After asking routine booking questions, police asked Tate if he had seen anyone hit Javonte, to which Tate replied that he had beaten Javonte, according to police testimony at the evidence suppression hearing before Judge Durkin.
After that, police said they read Tate the warning, known as a Miranda warning since the landmark 1966 Miranda v. Arizona U.S. Supreme Court decision, and conducted a videotaped interview, in which Tate repeated his confession.
“You don’t Mirandize somebody you don’t have the intent to arrest, and they didn’t have the intent to arrest,” Cartwright-Jones said of police.
“He’s their No. 1 suspect ... Once you have a primary suspect and put him under those conditions, why wouldn’t they give him the Miranda warnings?” Judge Vukovich replied, referring to the police station environment where Tate was questioned.
“Everything showed that there was custody and there was interrogation,” argued Tate’s lawyer, John B. Juhasz.
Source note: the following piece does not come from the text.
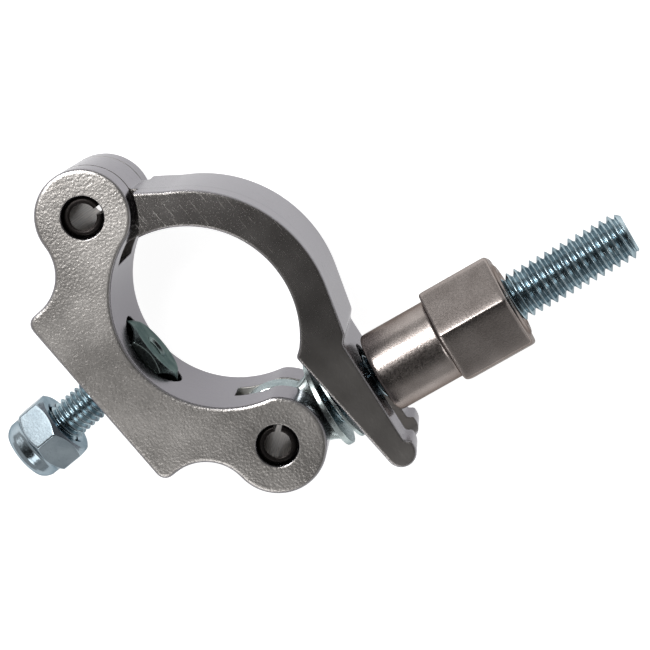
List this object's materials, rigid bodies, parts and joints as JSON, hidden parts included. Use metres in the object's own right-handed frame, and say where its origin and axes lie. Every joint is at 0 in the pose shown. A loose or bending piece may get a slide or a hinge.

A reasonable person would believe he was in custody under the circumstances Tate faced, Juhasz added.
A police lieutenant instructed Tate by telephone to come immediately to the police station and told Tate his mother wouldn’t be released from the police station until he got there, Juhasz said in support of his argument that Tate was in custody as police began to question him.
Police confiscated the car in which Tate arrived at the station, yelled profanity at him, called him a liar and threatened to jail him, Juhasz added.
The three-judge panel took the matter under advisement and will rule at a later date.